I had expected a number more in the $100 million range given the egregiousness of Trump’s behavior even during the trial when “he attacked Ms. Carroll online and insulted her last week at a campaign stop in New Hampshire.”
On the Friday afternoon of closing arguments, “Trump made 17 posts or shares to his social media site, Truth Social, totaling nearly 750 words, decrying the Carroll case, and attacking her account and the judge.”
One factor that may have caused the damages to be lower was having the jury start deliberations Friday afternoon. As a prosecutor, I never liked juries to start deliberations on a Friday afternoon because they might be motivated to reach a hasty decision in order to start their weekend and avoid having to come back on Monday. That’s nothing against the jury. It’s just human nature. Starting them deliberating on Monday morning could have allowed them more time to have a healthy debate over a larger damages figure.
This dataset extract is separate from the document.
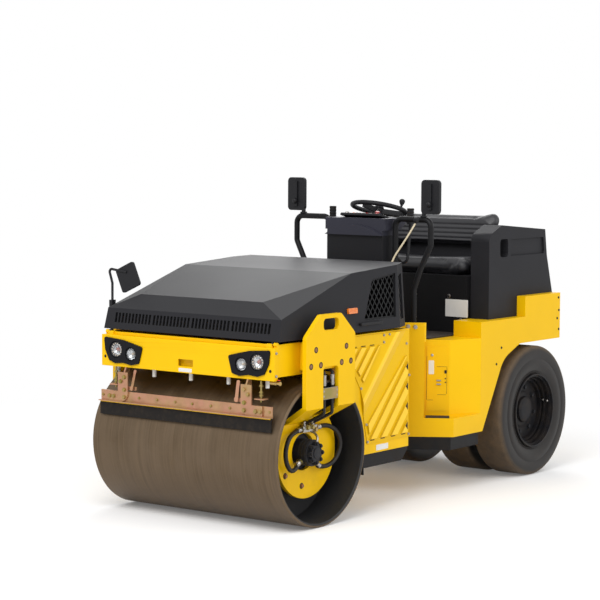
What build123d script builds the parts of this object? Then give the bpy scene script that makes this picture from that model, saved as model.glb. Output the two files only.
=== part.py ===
"""Articulated combination roller: a smooth vibrating drum in front, four smooth tyres behind.

Millimetres, +Z up, +X forward (drum end), +Y the machine's left side.  The origin is on the
ground, halfway along the machine and on its centre plane.
"""
import os
from math import cos, radians, sin, sqrt

from build123d import *

# Driving sizes of the whole machine
drum_diameter = 790.0
drum_width = 1300.0
tyre_diameter = 800.0
tyre_width = 225.0
twin_gap = 55.0
wheelbase = 2200.0

# Clearances and overruns
running_gap = 0.05
running_clear = 5.0
seat_gap = 0.3
cut_over = 40.0

# Places along the machine, worked out from the driving sizes
drum_radius = drum_diameter / 2
tyre_radius = tyre_diameter / 2
overall_length = drum_radius + wheelbase + tyre_radius
x_drum = overall_length / 2 - drum_radius
x_axle = x_drum - wheelbase
x_pivot = (x_drum + x_axle) / 2
half_width = drum_width / 2

# Drum
shell_wall = 22.0
disc_wall = 25.0
disc_inset = 230.0
rim_chamfer = 8.0
hub_radius = 140.0
hub_length = 30.0
stub_radius = 45.0
stub_length = 70.0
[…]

On the other hand, starting deliberations right after closing arguments can also allow whichever side gave a more powerful closing argument to benefit from the emotional momentum effect of the arguments. Here, there was little doubt as to which side had the more effective lawyering with Trump’s lead attorney Alina Habba consistently making basic evidentiary mistakes worthy of comparison to the lawyering in My Cousin Vinny during the trial and being admonished by the judge even in the midst of her closing argument.
Trump, himself, did his bit to worsen his case by dramatically storming out of court during the closing just as Carroll’s lawyer Robbie Kaplan began her arguments. The judge noted for the record that Trump had left which further highlighted his behavior for the jury.
But $85 million is a significant damages award. Significant enough that we can expect misogynists and Trump supporters to claim that Ms. Carroll is getting a windfall and does not deserve millions of dollars for what Trump did to her. You may even hear people joking about how they would be glad to have sex for that amount of money displaying their ignorance that even their joke assumes consent. Criticism of the damages awarded also reflects an assumption that there is a quantifiable dollar value for a person’s will being overcome, for their consent to be violated. But there really isn’t.
There’s an iconic ad campaign for Mastercard that gives prices for various goods like hot dogs or a bag of chips that have a quantifiable value before comparing it to qualitative experiences like moments with loved ones that are priceless. Of course, being an ad for Mastercard the closer was, “There are some things that money can’t buy. For everything else, there’s Mastercard.”
Donald Trump and his supporters think he is the priceless part of that ad but he’s not. He’s really the “everything else” part. To his admirers and the MAGA base he may embody the illusion of what money can buy and they sadly believe that illusion is what is priceless in life. But they are wrong.
The freedom of a woman to control her own body, the freedom of a person to say no, freedom of the press, freedom from slavery, freedom from racism, sexism, and freedom from the violence that arises from hate—these are what is priceless in life. Trump and his supporters don’t get that. They never will.